::: Extracted material

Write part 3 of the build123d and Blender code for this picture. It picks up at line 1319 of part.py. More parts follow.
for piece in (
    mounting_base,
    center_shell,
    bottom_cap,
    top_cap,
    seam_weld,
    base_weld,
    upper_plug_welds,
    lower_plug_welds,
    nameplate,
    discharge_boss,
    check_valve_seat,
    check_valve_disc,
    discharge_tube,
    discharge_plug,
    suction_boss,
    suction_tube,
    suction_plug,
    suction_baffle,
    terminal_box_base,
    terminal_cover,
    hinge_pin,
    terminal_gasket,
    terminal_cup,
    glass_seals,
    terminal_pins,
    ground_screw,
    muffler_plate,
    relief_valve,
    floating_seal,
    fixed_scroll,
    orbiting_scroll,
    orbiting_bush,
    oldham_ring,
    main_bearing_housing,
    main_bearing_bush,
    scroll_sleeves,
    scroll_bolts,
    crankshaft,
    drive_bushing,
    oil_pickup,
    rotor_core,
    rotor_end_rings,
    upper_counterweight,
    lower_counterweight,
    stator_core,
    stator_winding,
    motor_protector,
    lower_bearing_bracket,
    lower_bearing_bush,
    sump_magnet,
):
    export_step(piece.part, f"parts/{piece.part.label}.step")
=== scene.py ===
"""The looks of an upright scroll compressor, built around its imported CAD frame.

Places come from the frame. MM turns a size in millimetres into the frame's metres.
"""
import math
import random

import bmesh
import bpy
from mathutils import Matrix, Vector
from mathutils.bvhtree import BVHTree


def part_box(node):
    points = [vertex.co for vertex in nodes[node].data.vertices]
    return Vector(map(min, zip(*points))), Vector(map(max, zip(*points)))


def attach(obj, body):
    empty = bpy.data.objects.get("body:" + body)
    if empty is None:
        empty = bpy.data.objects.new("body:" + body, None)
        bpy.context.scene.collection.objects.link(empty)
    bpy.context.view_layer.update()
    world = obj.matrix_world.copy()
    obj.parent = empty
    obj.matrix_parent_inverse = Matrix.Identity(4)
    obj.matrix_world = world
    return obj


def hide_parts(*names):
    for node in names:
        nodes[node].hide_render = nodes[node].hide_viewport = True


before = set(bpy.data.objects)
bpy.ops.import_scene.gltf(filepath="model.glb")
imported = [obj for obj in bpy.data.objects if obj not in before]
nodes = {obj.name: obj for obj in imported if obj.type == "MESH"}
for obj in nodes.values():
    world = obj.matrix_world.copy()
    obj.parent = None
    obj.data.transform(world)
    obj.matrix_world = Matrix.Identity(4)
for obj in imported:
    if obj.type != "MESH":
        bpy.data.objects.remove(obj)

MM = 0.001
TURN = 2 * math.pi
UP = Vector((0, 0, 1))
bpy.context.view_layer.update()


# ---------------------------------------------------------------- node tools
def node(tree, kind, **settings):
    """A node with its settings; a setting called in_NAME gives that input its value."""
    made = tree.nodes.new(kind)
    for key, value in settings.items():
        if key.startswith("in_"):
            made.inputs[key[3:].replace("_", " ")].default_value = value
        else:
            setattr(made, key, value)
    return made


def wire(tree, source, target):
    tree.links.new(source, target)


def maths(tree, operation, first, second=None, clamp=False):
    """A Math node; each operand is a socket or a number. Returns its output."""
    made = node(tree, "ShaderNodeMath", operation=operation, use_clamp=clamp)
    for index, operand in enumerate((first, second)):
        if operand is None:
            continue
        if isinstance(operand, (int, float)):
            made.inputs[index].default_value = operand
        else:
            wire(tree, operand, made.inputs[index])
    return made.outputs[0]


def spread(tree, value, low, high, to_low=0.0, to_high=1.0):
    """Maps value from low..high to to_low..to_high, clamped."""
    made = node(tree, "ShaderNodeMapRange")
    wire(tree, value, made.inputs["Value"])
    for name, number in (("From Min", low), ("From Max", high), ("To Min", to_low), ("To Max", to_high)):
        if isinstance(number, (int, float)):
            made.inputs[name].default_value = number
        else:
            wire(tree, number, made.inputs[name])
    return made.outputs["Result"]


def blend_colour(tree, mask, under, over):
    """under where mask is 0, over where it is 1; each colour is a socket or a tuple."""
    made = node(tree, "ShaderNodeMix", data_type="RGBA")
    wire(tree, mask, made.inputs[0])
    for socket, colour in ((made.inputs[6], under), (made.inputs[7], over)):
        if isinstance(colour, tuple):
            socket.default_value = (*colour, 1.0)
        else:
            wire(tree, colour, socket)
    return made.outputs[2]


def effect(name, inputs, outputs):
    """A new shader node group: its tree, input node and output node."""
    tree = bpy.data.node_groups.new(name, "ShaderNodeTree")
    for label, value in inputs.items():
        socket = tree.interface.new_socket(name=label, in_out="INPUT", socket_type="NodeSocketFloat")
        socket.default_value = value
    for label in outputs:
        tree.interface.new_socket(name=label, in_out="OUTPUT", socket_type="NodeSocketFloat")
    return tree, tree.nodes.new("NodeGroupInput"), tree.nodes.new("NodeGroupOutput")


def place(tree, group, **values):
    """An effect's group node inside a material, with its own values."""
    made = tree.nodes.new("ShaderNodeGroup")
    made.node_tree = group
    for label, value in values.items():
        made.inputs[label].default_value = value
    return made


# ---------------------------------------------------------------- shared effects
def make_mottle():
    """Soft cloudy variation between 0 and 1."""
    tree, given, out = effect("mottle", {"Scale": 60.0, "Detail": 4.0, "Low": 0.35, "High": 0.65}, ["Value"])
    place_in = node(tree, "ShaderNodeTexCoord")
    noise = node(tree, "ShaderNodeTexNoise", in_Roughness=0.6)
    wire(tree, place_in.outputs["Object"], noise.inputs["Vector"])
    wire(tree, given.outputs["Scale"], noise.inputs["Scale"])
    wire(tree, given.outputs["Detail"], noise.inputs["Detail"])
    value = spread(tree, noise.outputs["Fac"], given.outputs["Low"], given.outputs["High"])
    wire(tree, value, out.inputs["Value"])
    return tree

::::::
::: Extracted material

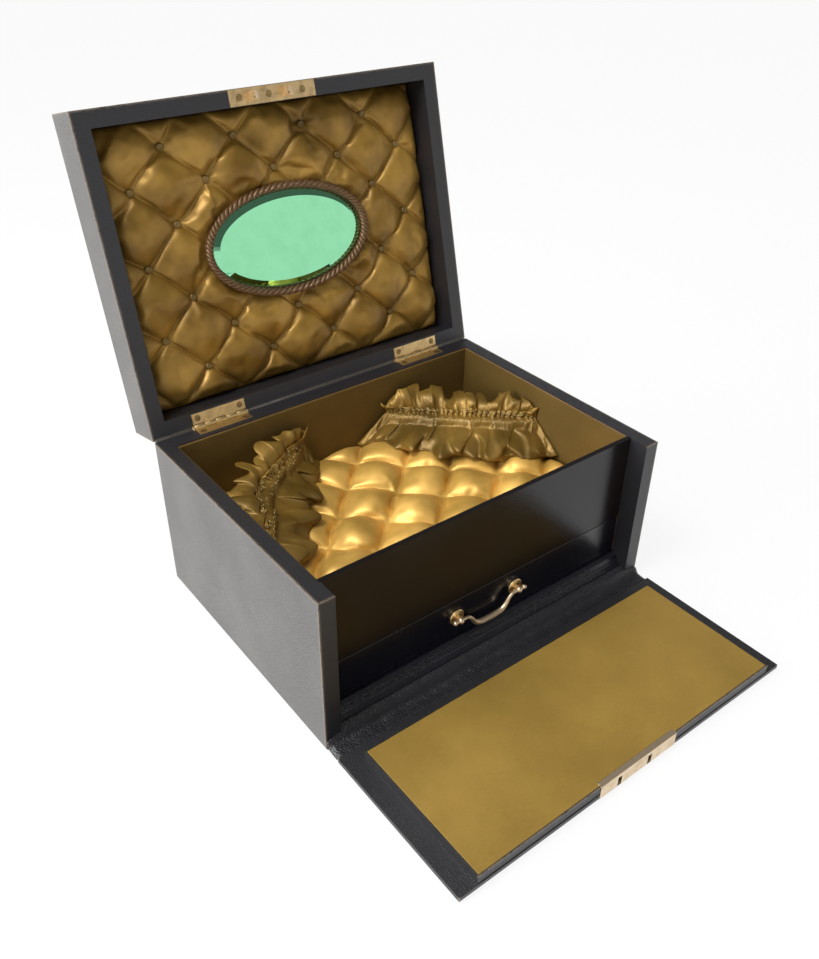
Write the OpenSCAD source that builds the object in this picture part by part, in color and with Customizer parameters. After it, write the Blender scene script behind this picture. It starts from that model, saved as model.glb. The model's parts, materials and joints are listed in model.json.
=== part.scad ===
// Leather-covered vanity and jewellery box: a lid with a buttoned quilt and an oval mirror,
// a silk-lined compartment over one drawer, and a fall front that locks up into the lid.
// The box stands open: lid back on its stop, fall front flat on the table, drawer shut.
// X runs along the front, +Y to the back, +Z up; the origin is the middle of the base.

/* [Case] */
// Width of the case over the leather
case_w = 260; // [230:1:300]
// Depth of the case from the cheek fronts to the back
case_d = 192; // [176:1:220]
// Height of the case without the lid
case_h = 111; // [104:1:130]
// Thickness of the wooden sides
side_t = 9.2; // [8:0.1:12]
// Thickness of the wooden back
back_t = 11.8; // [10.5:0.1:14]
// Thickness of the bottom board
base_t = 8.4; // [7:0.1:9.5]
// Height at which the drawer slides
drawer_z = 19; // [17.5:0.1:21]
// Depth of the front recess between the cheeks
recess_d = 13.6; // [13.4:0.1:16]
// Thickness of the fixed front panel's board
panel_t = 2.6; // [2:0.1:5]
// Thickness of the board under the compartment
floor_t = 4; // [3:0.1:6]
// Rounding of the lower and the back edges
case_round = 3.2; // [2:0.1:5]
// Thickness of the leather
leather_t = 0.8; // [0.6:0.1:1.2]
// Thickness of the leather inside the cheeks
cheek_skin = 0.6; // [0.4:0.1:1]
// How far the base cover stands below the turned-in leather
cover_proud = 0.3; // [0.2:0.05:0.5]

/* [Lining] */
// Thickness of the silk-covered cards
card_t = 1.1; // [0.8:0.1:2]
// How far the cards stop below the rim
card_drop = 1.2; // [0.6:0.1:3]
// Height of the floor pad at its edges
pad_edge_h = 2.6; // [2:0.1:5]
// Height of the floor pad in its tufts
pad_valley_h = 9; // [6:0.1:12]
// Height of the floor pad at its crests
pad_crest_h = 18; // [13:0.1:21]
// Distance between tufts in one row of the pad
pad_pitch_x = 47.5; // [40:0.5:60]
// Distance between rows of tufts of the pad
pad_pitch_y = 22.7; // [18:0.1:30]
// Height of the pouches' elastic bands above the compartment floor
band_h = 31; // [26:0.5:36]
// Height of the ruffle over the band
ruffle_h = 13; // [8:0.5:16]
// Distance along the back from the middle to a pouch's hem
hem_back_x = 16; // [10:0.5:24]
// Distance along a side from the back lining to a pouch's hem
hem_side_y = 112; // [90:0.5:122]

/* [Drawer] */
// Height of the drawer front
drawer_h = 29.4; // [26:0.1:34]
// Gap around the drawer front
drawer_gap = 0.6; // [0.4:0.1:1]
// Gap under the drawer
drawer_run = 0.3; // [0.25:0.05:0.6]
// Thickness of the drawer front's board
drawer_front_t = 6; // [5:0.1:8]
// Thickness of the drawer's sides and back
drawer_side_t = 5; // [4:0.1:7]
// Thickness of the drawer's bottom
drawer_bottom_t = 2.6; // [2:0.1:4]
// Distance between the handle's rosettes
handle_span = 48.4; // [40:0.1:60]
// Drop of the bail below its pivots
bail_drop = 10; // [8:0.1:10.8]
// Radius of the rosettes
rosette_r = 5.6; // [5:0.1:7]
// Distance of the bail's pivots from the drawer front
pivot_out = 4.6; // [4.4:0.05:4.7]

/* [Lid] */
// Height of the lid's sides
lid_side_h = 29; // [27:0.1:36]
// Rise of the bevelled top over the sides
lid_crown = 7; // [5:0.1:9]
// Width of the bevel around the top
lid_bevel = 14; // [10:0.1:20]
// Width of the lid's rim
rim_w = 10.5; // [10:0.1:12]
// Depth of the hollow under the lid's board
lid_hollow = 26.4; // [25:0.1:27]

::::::

• **What the task asks**:
Output exactly the lines of the material above from the one containing "Write the OpenSCAD" up to and including the one containing "of the base.".

• **Correct answer**:
Write the OpenSCAD source that builds the object in this picture part by part, in color and with Customizer parameters. After it, write the Blender scene script behind this picture. It starts from that model, saved as model.glb. The model's parts, materials and joints are listed in model.json.
=== part.scad ===
// Leather-covered vanity and jewellery box: a lid with a buttoned quilt and an oval mirror,
// a silk-lined compartment over one drawer, and a fall front that locks up into the lid.
// The box stands open: lid back on its stop, fall front flat on the table, drawer shut.
// X runs along the front, +Y to the back, +Z up; the origin is the middle of the base.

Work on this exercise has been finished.